The crowning jewels of Strange Remnants are the additions of both a new Ancient One and four new Investigators. The Investigators are a good mix of brawlers and objective takers and will easily mesh with the existing choices from the base game. They also add some alternates for particularly powerful Investigators so parties can share good abilities, or alter strategies from their go-to formulae. The Ancient One is called Syzygy, and is actually more like the universe itself is working against the party. Syzygy is an actual astronomical event, so the idea of time becomes very important in a game with Syzygy as the Ancient One. As time passes, the dark forces on the map become more powerful, and Investigators are really pressed to make every round count.

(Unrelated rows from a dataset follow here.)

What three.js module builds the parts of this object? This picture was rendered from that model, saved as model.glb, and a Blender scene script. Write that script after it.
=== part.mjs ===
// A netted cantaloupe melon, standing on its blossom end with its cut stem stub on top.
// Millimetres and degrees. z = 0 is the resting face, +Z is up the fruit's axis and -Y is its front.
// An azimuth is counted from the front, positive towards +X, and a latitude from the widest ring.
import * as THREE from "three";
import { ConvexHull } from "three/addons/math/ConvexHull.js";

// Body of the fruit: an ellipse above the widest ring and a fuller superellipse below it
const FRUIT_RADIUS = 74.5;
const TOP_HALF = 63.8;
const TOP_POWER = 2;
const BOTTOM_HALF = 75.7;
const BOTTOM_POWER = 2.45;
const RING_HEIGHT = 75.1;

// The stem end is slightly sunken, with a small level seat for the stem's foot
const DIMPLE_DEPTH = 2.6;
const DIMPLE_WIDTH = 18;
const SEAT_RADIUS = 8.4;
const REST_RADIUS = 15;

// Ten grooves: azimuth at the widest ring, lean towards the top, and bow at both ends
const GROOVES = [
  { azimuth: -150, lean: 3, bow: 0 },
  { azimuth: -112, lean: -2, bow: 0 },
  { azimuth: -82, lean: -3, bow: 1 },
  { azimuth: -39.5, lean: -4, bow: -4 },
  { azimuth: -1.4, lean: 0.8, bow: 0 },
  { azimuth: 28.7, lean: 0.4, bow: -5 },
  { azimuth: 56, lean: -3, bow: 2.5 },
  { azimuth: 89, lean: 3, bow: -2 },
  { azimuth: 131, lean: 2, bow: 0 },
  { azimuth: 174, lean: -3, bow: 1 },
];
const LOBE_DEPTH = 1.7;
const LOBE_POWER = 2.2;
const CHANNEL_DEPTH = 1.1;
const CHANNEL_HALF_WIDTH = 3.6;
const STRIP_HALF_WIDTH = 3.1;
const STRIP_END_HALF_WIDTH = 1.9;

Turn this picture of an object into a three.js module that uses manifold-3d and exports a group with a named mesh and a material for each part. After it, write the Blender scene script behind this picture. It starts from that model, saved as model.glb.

Final thoughts on Strange Remnants

Strange Remnants is a fantastic expansion to Eldritch Horror. I’d go so far to say it should be your candidate for a first purchase after the base game. Strange Remnants is extremely balanced and conservative in its approach to adding more to EH without being overly complicated. You will not have to accommodate many new rules or mechanics at all, so new players will not be overwhelmed if they drop into a Remnants game as their first. Veterans of EH will enjoy the Prelude cards that can ramp up difficulty from the outset, and the addition of extra Investigators and Syzygy as the Ancient One can bring more variety to the table. Remnants stays pretty tight with its theme in the cards, I was impressed at how much of the game was new with it in play, and how many of the expansion cards triggered or encouraged other expansion-based mechanics. If you dive head first into Remnants and play with a party of the new Investigators, using Syzygy as the Ancient One, and play the related Prelude card, you will be playing a lot of new encounters and expansion material quickly. The fact that Strange Remnants adds new content to just about every facet of Eldritch Horror, while still being a relatively small investment beyond the base game, puts it at the top of my list for expanding EH when you’re ready.